(Stored records)
□ □ □ □ □ □ □

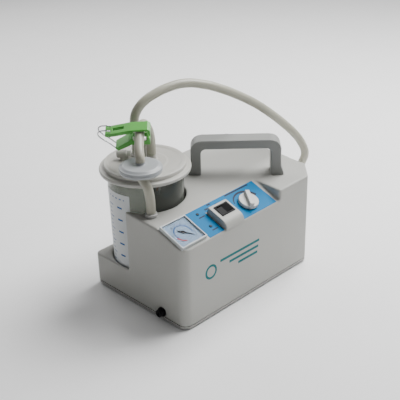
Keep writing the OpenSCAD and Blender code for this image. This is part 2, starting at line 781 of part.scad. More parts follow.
module hose_coil() {
    placed() color("tan") translate([coil_at[0], coil_at[1], 0.3]) rotate_extrude()
        translate([coil_r - hose_d / 2, 0]) square([hose_d, coil_top - 0.3]);
}

module hose_tail() {
    placed() color("tan") swept_tube(tail_route, hose_d / 2, 10);
}

module suction_connector() {
    placed() color("ivory") translate([208, 73.3, floor_z]) rotate([0, 90, tail_turn]) difference() {
        union() {
            cylinder(r = 6.5, h = 12);
            translate([0, 0, 12]) cylinder(r1 = 6.5, r2 = 4.6, h = 26);
            translate([0, 0, 38]) cylinder(r = 4.2, h = 14);
        }
        translate([0, 0, 6]) cylinder(r = 2.5, h = 60);
    }
}

upper_housing();
base_tray();
rubber_feet();
housing_screws();
carry_handle();
handle_screws();
control_label();
gauge_case();
gauge_dial();
gauge_lens();
gauge_stem();
gauge_needle();
switch_boss();
switch_body();
power_rocker();
indicator_lamps();
regulator_body();
regulator_nut();
regulator_knob();
regulator_needle();
vacuum_port();
fuse_holder();
fuse_link();
fuse_cap();
power_inlet();
pump_frame();
magnet_cores();
coil_bobbins();
armature();
diaphragms();
pump_heads();
valve_flaps();
head_screws();
pump_mounts();
silencer();
vacuum_tubes();
terminal_board();
suction_jar();
jar_scale();
jar_lid();
lid_gasket();
float_cage();
float_ball();
filter_base();
filter_membrane();
filter_cover();
bridge_hose();
filter_hose();
clamp_base();
clamp_spring();
clamp_lever();
patient_hose();
hose_coil();
hose_tail();
suction_connector();
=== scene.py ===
"""Looks of the suction pump: every visible piece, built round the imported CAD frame, in metres."""

import json
import logging
import math
from dataclasses import dataclass, field
from enum import Enum
from typing import Callable, Sequence

import bmesh
import bpy
from mathutils import Matrix, Vector


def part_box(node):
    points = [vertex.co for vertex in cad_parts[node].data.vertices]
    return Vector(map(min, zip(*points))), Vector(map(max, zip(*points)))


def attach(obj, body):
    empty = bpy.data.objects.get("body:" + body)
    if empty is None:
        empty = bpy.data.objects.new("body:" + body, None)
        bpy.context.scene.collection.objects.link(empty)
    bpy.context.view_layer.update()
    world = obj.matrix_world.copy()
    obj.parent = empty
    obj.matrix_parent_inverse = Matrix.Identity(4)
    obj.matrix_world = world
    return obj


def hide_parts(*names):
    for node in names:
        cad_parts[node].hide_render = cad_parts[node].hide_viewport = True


Colour = tuple[float, float, float]
Point = tuple[float, float, float]
Flat = tuple[float, float]
Corner = tuple[float, float, float]
Placing = Callable[[float, float, float], Vector]

log = logging.getLogger("suction_pump")
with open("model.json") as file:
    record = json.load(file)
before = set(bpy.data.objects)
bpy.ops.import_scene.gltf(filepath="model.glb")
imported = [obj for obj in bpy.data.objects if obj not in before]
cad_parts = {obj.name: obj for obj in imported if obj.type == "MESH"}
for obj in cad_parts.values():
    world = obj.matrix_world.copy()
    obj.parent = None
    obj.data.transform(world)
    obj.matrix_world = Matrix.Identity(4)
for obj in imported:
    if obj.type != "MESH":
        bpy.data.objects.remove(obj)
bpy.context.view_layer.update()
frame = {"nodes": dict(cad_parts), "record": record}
RECORD = frame["record"]


class Body(str, Enum):
    """The CAD bodies that pieces ride on."""

    CASE = "case"
    NEEDLE = "needle"
    ROCKER = "rocker"
    KNOB = "knob"
    JAR = "jar"
    LID = "lid"
    FLOAT = "float"
    CLAMP = "clamp"
    FUSE_CAP = "fuse_cap"


# ---------------------------------------------------------------- places


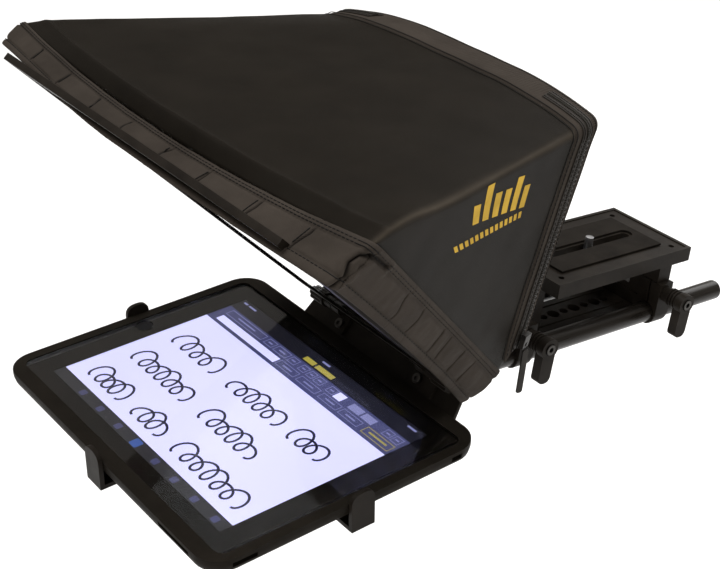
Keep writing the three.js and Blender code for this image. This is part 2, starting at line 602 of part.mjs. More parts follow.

□ □ □ □ □ □ □

> DO THIS
Starting at the line that holds "zip(*points))), Vector(map(max, zip(*points)))", copy each line exactly and stop after the line that holds "cad_parts[node].hide_render = cad_parts[node].hide_viewport".

> SOLUTION TO THE PROBLEM
    return Vector(map(min, zip(*points))), Vector(map(max, zip(*points)))


def attach(obj, body):
    empty = bpy.data.objects.get("body:" + body)
    if empty is None:
        empty = bpy.data.objects.new("body:" + body, None)
        bpy.context.scene.collection.objects.link(empty)
    bpy.context.view_layer.update()
    world = obj.matrix_world.copy()
    obj.parent = empty
    obj.matrix_parent_inverse = Matrix.Identity(4)
    obj.matrix_world = world
    return obj


def hide_parts(*names):
    for node in names:
        cad_parts[node].hide_render = cad_parts[node].hide_viewport = True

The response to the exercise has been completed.